The September ceremony was the first time the FARC publically recognized their responsibility in the massacre, after denying involvement for two decades. Nevertheless, the symbolic nature of this event is only a beginning. Four points were outlined in the ceremony which the government is expected to fulfill as part of State responsibility and reparations: the creation of a University of Peace, a museum house in honor of the victims, a social and community center, and housing for victims. “We want there to be peace and we’re going to construct it. We’re betting on the construction of peace,” a community leader said after outlining these points in her intervention.

Other victims also had an opportunity to publicly reflect on the massacre: “We had to help mom just to survive, we were totally alone,” said a community member who had lost her father, “And just like that there was no more time to play, we had to work, we had to grow up. It wasn’t easy saying goodbye to [his] voice, [his] smile, [his] presence…”

Another victim who lost her husband spoke about the difficulties she faced creating a life for her children, and how the other women who lost their husbands supported and helped each other. “But we’re going forward; as people, we forgive those who have done us so much harm,” she said. She also reminded everyone of the scores of victims in Urabá and throughout Colombia, “And let’s not forget [the other victims]… we’re here for them.” She finished by saying, “let’s all contribute to making peace, everyone’s going to do it, we a need a country that’s transparent and free of corruption.”

Between reflections of love and loss, the victims also underlined social ills that still ail them: “[…] here we are with a conflict and state abandonment that allowed this massacre to happen,” said a victim who had lost his brother. Referencing a case in which the US federal government fined the fruit company Chiquita brands (formerly Untied Fruity Company) US$25 million for links to paramilitary groups, he claimed, “there has to be a process to distribute that money among all the victims, not just the victims of La Chinita, but all of them.”

Colombia’s High Commissioner for Peace, Sergio Jaramillo, recognized the FARC for taking responsibility, and acknowledged the shortcomings of the State. He recognized state abandonment of La Chinita, the historical links between the state and paramilitaries, illegal armed groups of the far-right responsible for heinous acts of violence and mutilation, and recognized the genocide of the , claiming, “We hope this to be a signal that the government and the FARC are serious about reconciliation.”
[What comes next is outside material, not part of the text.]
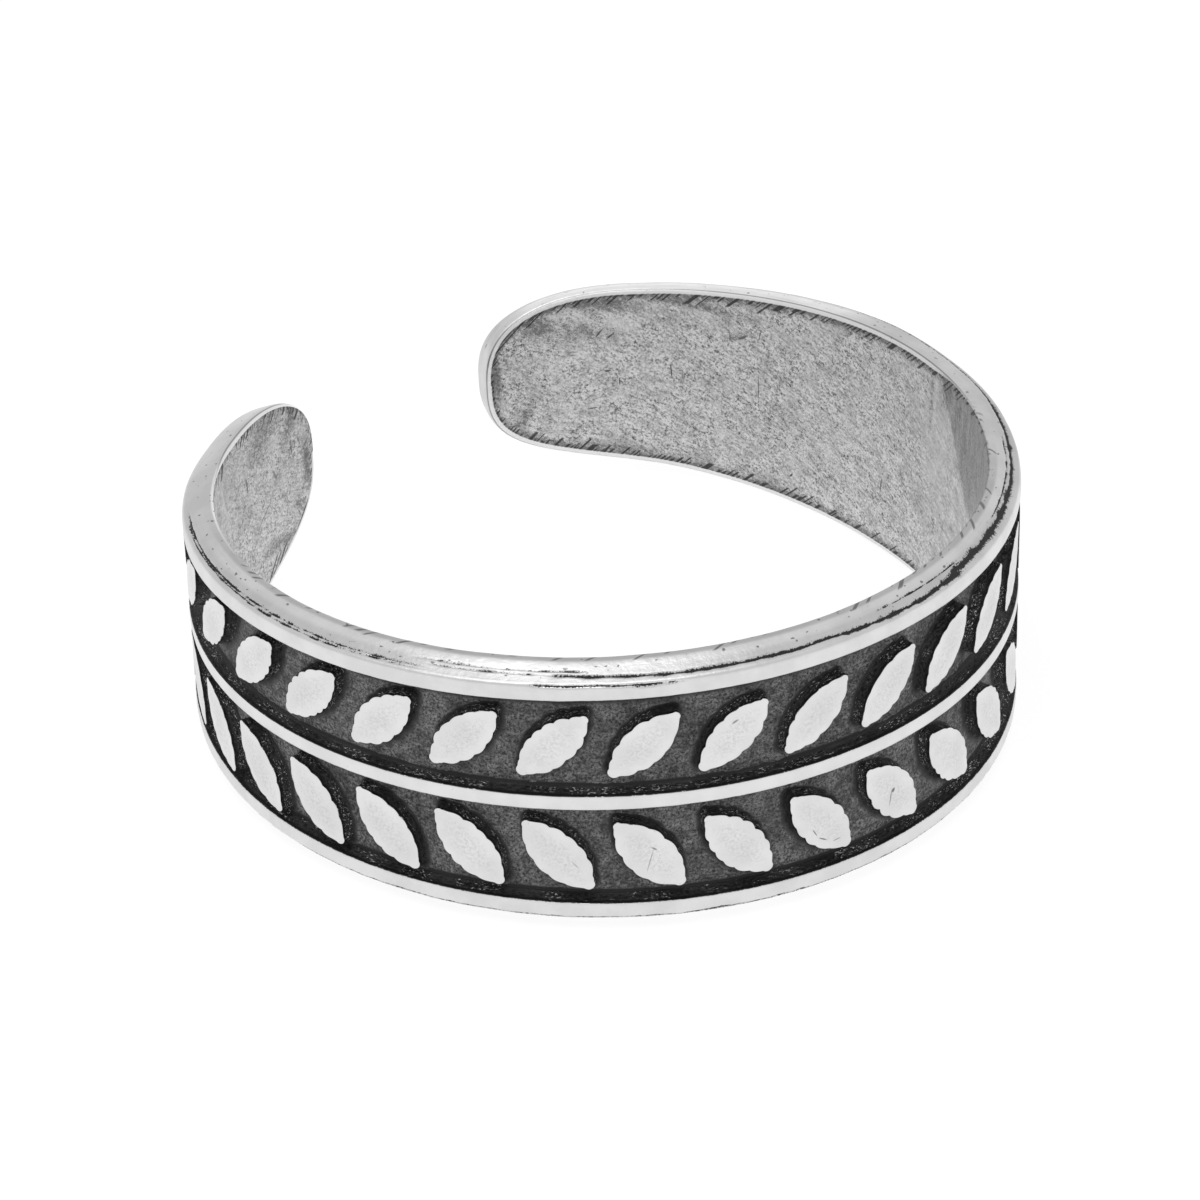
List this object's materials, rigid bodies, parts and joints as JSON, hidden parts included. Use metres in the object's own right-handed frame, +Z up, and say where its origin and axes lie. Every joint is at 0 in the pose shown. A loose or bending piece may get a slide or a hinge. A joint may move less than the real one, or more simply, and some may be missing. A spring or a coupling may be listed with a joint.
{
  "type": "toe ring",
  "caption": "Open toe ring of cast silver with round ends, two rows of raised leaves in darkened panels and a plain ridge between them.",
  "frame": {"origin": "centre of the ring's box at the level of the surface that its lower rim lies on", "axes": "+Z up out of the toe hollow, -Y toward the closed front, +Y toward the gap between the ends, +X to the right seen from the front"},
  "size_m": [0.0174, 0.0174, 0.0059],
  "materials": {
    "silver": "polished silver on the raised parts, darkened and grainy in the sunken panels"
  },
  "bodies": {
    "root": {"leaf_band": "silver"}
  },
  "joints": []
}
A few days later, on October 2nd, a national plebiscite vote, designed as a referendum for the peace agreement, rejected the peace accords. For sectors of Colombian society urgently hoping for the demobilization of armed groups and for the construction of peace to begin, the NO vote represented deep complexities. As a victim of the La Chinita massacre reflected in the September ceremony, “We have to change many systems to achieve a stable peace; it’s not just something superficial.”